Le volume de requêtes dont ils ont été saisis a cependant cru encore plus rapidement : le rapport entre le nombre d'affaires jugées et celui des affaires enregistrées aux greffes est passé de 95 % en 1997 à 85 % en 1998. Il s'ensuit que le délai théorique nécessaire à l'élimination du stock d'affaires en attente -délai hypothétique puisqu'il suppose qu'aucun recours nouveau ne soit plus déposé !- s'établit à près de deux ans devant les tribunaux administratifs. La situation est encore plus préoccupante devant les cours administratives d'appel. Le nombre d'affaires dont elles sont saisies a cru de 15 % entre 1997 et 1998. Malgré l'accroissement du total des affaires jugées, le " stock " à traiter a augmenté de 22 % au cours de la même période. Le délai théorique d'élimination de ce " stock " est passé, entre 1997 et 1998 , de deux ans à trois ans et deux mois !

B. UN CAS PARTICULIER : L'APPARENTE STABILISATION DU VOLUME DU CONTENTIEUX DE L'URBANISME

Les statistiques précises et exhaustives relatives au volume du contentieux de l'urbanisme traité et en instance font actuellement défaut. Selon la réponse 24 ( * ) à une question écrite posée par notre collègue Jean-Marc Chavanne, député, le contentieux de l'urbanisme représenterait 7,2 % des affaires traitées par les tribunaux administratifs en 1998. Hormis ces données agrégées, tout au plus dispose-t-on de données détaillées qui concernent le Conseil d'Etat et d'éléments chiffrés émanant de la DGUHC qui retracent les affaires dans lesquelles l'Etat est partie.

Le contentieux devant le Conseil d'Etat

Le contentieux relatif à l'application du droit de l'urbanisme représente une part somme toute minime des dossiers examinés par le Conseil d'Etat, ainsi qu'il ressort du tableau suivant :

PART DES AFFAIRES CONCERNANT L'URBANISME
DANS LE TOTAL DES AFFAIRES ENREGISTRÉES ET JUGÉES
PAR LE CONSEIL D'ETAT EN 1997 ET 1998

Enregistrées

Jugées

1997

1998

1997

1998

TOTAL

7 193

8 427

11 228

9 450

dont urbanisme

135

141

430

299

soit en pourcentage

1,9 %

1,7 %

3,8 %

3,2 %

Source : Rapport du Conseil d'Etat, 1999, page 54.

Ainsi, en 1998, le contentieux de l'urbanisme ne représente que 1,7 % des affaires enregistrées et seulement 3,2 % des affaires jugées par la Haute juridiction.

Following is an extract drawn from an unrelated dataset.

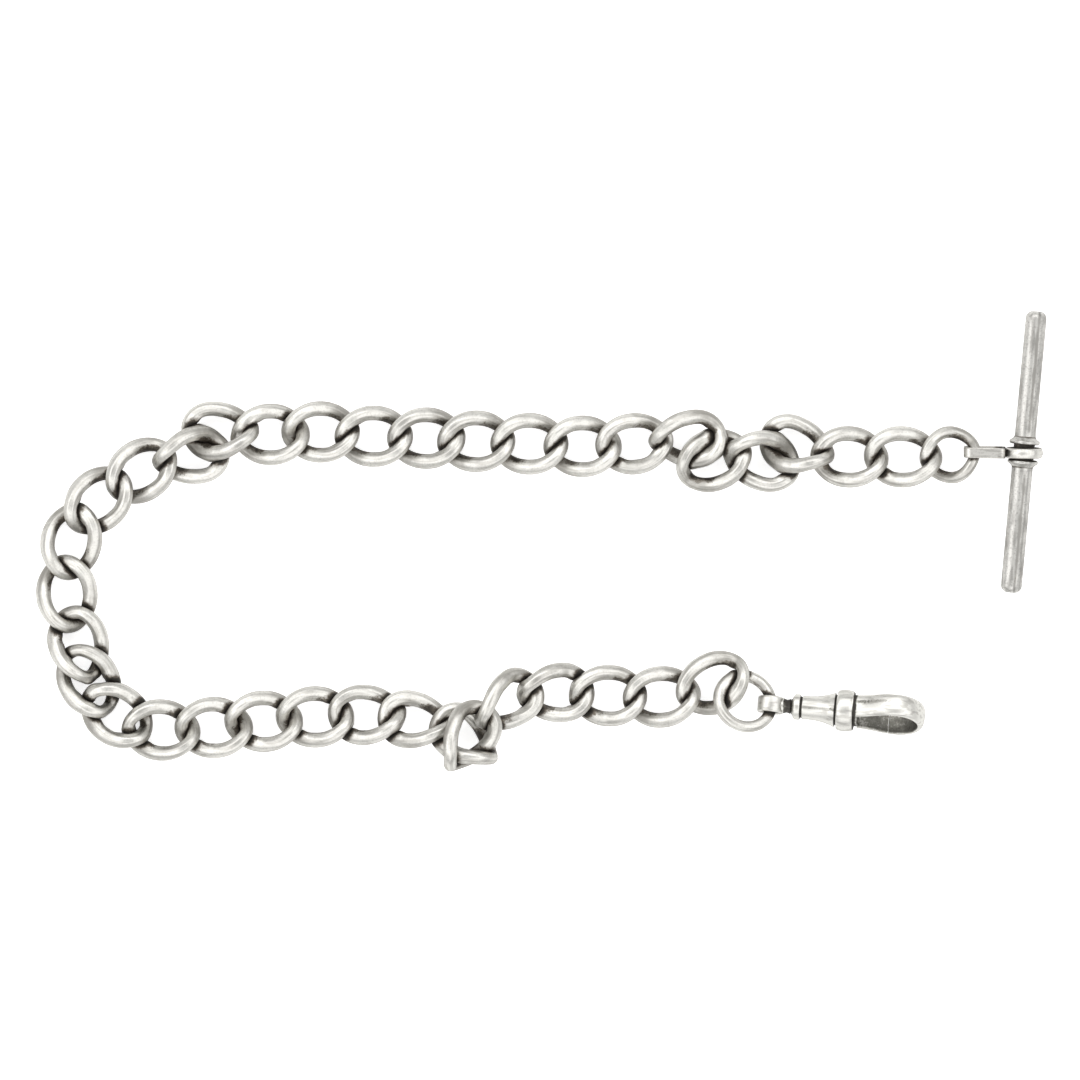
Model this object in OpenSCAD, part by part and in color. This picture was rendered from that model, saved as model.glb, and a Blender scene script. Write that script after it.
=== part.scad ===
// Pocket-watch chain: twisted curb links, a bar at one end and a swivelling spring hook at the
// other, lying on a table. Millimetres, +Z up, +X along the chain towards the bar.

/* [Links] */
// Length of a chain link over its wire
link_length = 12.5; // [12:0.1:13]
// Width of a chain link over its wire, before it is twisted
link_width = 9.8; // [9.6:0.1:10]
// Wire diameter at the two ends of a link
link_end_wire = 1.84; // [1.6:0.02:1.9]
// Wire diameter half way along a link's sides
link_side_wire = 2.34; // [2:0.02:2.4]
// Twist of each end of a link against its middle, in degrees
link_twist = 45; // [42:1:48]
// Fullness of a link's corners, 1 is a true ellipse and less is squarer
link_corner = 0.88; // [0.85:0.01:0.95]
// Length over the wire of the first link, the rounder one beside the bar
first_length = 9.8; // [9.6:0.1:10]
// Width over the wire of the first link, before it is twisted
first_width = 9.2; // [9:0.1:9.4]
// Wire diameter at the first link's ends
first_end_wire = 1.6; // [1.4:0.02:1.7]
// Wire diameter at the first link's sides
first_side_wire = 1.84; // [1.6:0.02:1.9]
// Twist of each end of the first link, in degrees
first_twist = 40; // [36:1:44]
// Outer diameter of the plain ring that the hook hangs from
ring_od = 10.6; // [10:0.1:11]
// Wire diameter of that ring
ring_wire = 1.85; // [1.6:0.05:1.9]

/* [Bar] */
// Length of the bar over its domed ends
bar_length = 45.3; // [40:0.1:50]
// Diameter of the bar
bar_d = 3.36; // [3:0.02:3.4]
// Outer diameter of the eye's band round the bar
eye_od = 6.2; // [6:0.1:6.6]
// Width of that band along the bar
eye_w = 1.65; // [1.5:0.05:1.8]
// Play between the bar and the band, on the radius
eye_play = 0.12; // [0.1:0.01:0.14]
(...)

Le contentieux dans lequel l'Etat est partie

Au ministère de l'Equipement, la direction générale de l'urbanisme, de l'habitat et de la construction (DGUHC) recense les dossiers de contentieux en matière d'urbanisme dans lesquels l'Etat est partie, ainsi que ceux consécutifs à l'exercice du contrôle de légalité. Certes, cet indicateur n'est qu'approximatif puisqu'il ne prend pas en compte le contentieux qui implique des communes qui ont compétence pour délivrer par elles-mêmes les autorisations d'occupation du sol après qu'elles ont élaboré un POS. Il permet cependant de constater que le contentieux de l'urbanisme ne connaît plus la forte croissance qui fut la sienne jusqu'au début des années 1990.

Ainsi qu'on le constate à la lecture du tableau ci-dessous, le nombre d'affaires concernant la délivrance d'autorisations de construire par l'Etat demeure stable au niveau de 863 en 1997 contre 881 en 1996. Quant aux dossiers relevant de l'exercice du contrôle de légalité par les préfets, leur nombre s'élève à 343 en 1997 contre 319 en 1996.

ÉVOLUTION DU NOMBRE DES RECOURS
CONTRE LES DÉCISIONS PRISES AU NOM DE L'ÉTAT

1994

1996

1997

Recours en annulation :

937

881

863

dont :

- Permis de construire

393

375

479

- Certificats d'urbanisme

153

167

182

- Demandes de sursis à exécution

163

139

150

Décisions prononcées :

930

721

577

- Portant sur le fond

-

513

446

- Annulations

164

107

77

- Sursis à exécution ordonnés

107

81

65

Source : DGUHC

Au total, il semble qu'en volume, le contentieux de l'urbanisme soit stabilité au niveau élevé atteint au milieu des années 1990 . Une analyse plus fine supposerait de disposer d'éléments relatifs au contentieux qui concerne la délivrance d'autorisations d'utilisation du sol par les collectivités locales. Votre groupe de travail souhaite , sur ce point, à l'instar des rapporteurs pour avis successifs de la Commission des Affaires économiques sur les crédits de l'urbanisme inscrits au projet de loi de finances, que le ministère de l'Equipement se dote des instruments nécessaires à un suivi précis du contentieux de l'urbanisme, en collaboration avec la juridiction administrative .

* 23 Cf. Jean-Paul Gilli " Contentieux du permis de construire : la légalité sous réserve ", dans L'Actualité juridique droit administratif, 20 mai 1995, page 355.

* 24 Journal Officiel, Assemblée nationale, 3 mai 1999, page 2774.